To help students afford the cost of a Saint Joseph´s University education, we are pleased to be able to offer several financing options. The options available include need- and non-need-based loans. Students and families are encouraged to review the options to determine which is best suited for their specific needs.
Loan Options
Private Alternative Loans
This program allows students, 18 year of age, together with a creditworthy cosigner to borrow up to the full cost of education less financial aid. Eligibility is determined by the University, but is not based on need. Students may defer repayment during enrollment.
Private alternative education loans are typically the most expensive borrowing option, therefore, should only be considered after eligibility for all federal student and parent loan options have been determined.
It is not Saint Joseph's University practice to recommend a specific lender. Each student/parent has the right to select a lender of their choice.
New Borrowers:
For a loan comparison tool visit Simple Tuition: www.certifiedprivateloans.com
For additional loan information click here.
Repeat Borrowers: For your convenience listed below is information for lenders you may have used in the past.
Chase Select: www.chaseselectloans.com
1-866-306-0868
CitiAssist: www.studentloan.com
1-800-967-2400
New Jersey Class: www.hesaa.org
1-800-792-8670
PNC: www.pnconcampus.com
1-800-762-1001
Sallie Mae Loan: www.salliemae.com
1-800-695-3317
Sun Trust: www.suntrusteducation.com
1-800-552-3006
Wells Fargo: www.wellsfargo.com/student
1-800-658-3567
Federal Stafford and Plus Borrowers: www.aessuccess.org
1-800-692-7392
Federal
Federal Perkins Loan
This federally funded program is administered by the University and has a fixed interest rate of five percent. Perkins loans are awarded based on the student’s need and availability of federal funds allocated to Saint Joseph’s University. Repayment must be completed within 10 years and begins nine months after graduation or when enrollment drops below half time.

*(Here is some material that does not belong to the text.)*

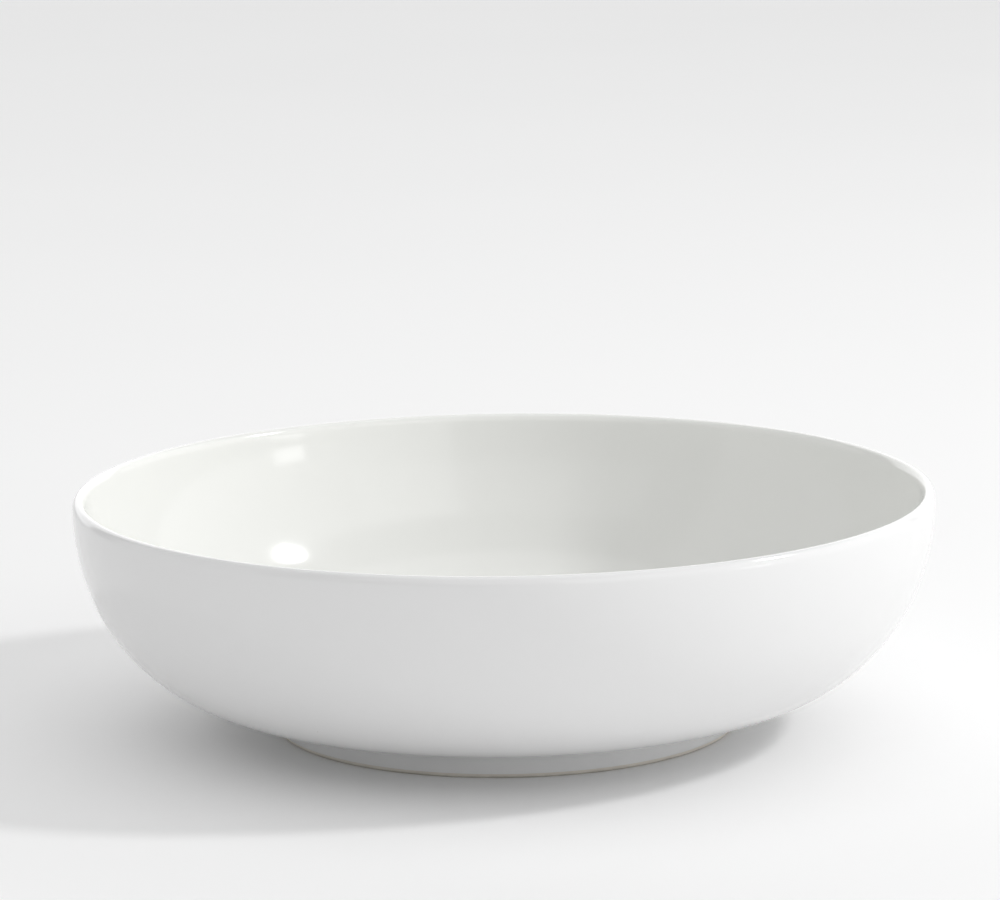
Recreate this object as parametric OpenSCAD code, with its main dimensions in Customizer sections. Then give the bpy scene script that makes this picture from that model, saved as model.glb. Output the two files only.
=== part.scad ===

Federal Subsidized and Unsubsidized Stafford Loan
The information that students submit on their Free Application for Federal Student Aid (FAFSA) determines their eligibility for one or a combination of these programs. The Stafford Loan requires no credit or income requirement and is a low- or no-interest loan while the student is enrolled. The interest rate is fixed at 6.8 percent. Students may borrow a maximum of $5,500 for their first year under all programs. Sophomores may borrow $6,500 per year, while juniors, seniors, and fifth-year undergraduates may borrow up to $7,500 per year. The total aggregate amount an undergraduate may borrow is $31,000. Subsidized Federal Stafford Loan recipients have their interest paid by the federal government while they are in school. Repayment of principal and interest begins six months after the student graduates or ceases to be enrolled for at least six credits a semester. Unsubsidized Federal Stafford Loans accrue interest while students are in school. The student has the option to pay the interest on their loan while they are in school. Repayment of principal and interest begins six months after the student graduates or ceases to be enrolled for at least six credits. There is no pre-payment penalty for advanced or accelerated repayment.
Additional Unsubsidized Stafford Loan
Dependent students whose parents are unable to obtain a PLUS Loan due to credit problems may borrow an additional amount of the Unsubsidized Stafford Loan. The additional Unsubsidized Stafford Loan is also available to independent undergraduates. The annual maximum amounts available are: Freshmen $4,000, Sophomores $4,000, Juniors $5,000, and Seniors $5,000.
Federal Parent Loan for Undergraduate Students (PLUS)
Parents of undergraduate students may borrow funds through this program. Eligibility is determined by the University, but is not based on need. Borrowers must be credit worthy. Although the PLUS loan is a credit-based loan, the PLUS loan credit requirements are more lenient than those required by most private loan programs. Annual limits are based on the cost of education less any financial aid. Monthly principal and interest payments begin 60 days after loan proceeds are disbursed unless the option to defer repayment is selected. The interest rate is fixed at 8.5 percent.
Entrance/Exit Counseling Requirement for Stafford and Perkins Loan Borrowers
The Higher Education Amendments of 1986 stipulate that institutions must conduct entrance and exit counseling for all students borrowing under the Stafford Loan or Perkins Loan programs.
Entrance counseling needs to be completed prior to the crediting of the student’s first disbursement. This counseling is intended to give student loan borrowers pertinent information about the terms and conditions of the loan, the borrower’s responsibilities, and the importance of meeting repayment obligations. During counseling, students will also receive sample repayment tables that can be used to estimate monthly payments and information on when loan repayment begins.
Prior to graduation or upon withdrawal from the University, student borrowers will be provided with exit counseling information. The counseling is provided to prepare the student loan borrower for repayment. Information provided will include repayment options, deferment options, loan consolidation, consequences of default, and communication with the lender and/or loan services.